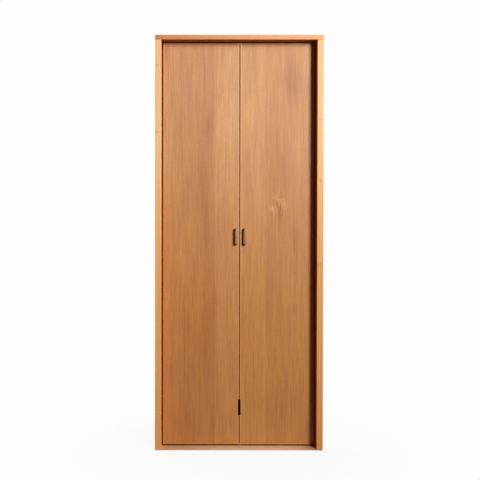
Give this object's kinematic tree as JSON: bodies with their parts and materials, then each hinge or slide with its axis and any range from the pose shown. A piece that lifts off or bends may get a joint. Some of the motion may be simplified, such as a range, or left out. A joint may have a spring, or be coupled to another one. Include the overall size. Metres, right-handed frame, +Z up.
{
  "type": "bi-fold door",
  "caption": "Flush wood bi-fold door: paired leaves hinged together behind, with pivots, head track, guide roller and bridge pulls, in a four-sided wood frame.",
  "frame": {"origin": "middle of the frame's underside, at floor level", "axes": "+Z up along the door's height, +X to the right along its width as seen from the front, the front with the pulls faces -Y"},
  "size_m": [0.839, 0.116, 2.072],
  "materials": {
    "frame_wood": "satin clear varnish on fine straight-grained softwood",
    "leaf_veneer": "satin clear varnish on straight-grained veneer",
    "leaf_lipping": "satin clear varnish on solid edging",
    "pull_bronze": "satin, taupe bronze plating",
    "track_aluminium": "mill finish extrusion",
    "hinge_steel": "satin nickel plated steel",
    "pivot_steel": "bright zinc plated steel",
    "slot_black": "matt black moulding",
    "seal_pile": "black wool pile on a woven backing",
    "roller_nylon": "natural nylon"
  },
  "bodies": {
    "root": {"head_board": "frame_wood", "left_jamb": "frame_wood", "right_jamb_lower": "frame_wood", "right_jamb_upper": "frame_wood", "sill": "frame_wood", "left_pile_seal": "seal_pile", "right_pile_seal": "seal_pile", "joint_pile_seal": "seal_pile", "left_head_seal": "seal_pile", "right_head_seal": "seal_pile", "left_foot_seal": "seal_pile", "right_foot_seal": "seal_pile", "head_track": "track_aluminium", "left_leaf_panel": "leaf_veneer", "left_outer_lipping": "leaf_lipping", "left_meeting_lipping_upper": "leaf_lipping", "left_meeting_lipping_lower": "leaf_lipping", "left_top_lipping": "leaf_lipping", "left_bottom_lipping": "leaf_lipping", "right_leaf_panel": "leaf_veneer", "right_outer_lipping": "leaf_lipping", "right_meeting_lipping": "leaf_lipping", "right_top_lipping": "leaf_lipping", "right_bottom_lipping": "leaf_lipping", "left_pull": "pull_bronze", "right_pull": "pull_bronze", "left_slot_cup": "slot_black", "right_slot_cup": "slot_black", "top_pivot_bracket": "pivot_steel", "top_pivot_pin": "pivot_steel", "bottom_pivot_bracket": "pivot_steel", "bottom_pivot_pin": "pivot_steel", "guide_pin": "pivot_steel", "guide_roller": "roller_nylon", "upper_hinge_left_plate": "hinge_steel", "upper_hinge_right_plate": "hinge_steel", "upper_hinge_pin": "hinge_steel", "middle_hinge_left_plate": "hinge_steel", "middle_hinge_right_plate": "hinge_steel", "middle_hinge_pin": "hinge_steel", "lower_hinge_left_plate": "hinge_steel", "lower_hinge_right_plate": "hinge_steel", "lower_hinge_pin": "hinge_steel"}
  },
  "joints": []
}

━━━━━━━━

### What you need to do
All lines that include "materials" are to be gathered and copied.

### Task solution
Give this object's kinematic tree as JSON: bodies with their parts and materials, then each hinge or slide with its axis and any range from the pose shown. A piece that lifts off or bends may get a joint. Some of the motion may be simplified, such as a range, or left out. A joint may have a spring, or be coupled to another one. Include the overall size. Metres, right-handed frame, +Z up.
  "materials": {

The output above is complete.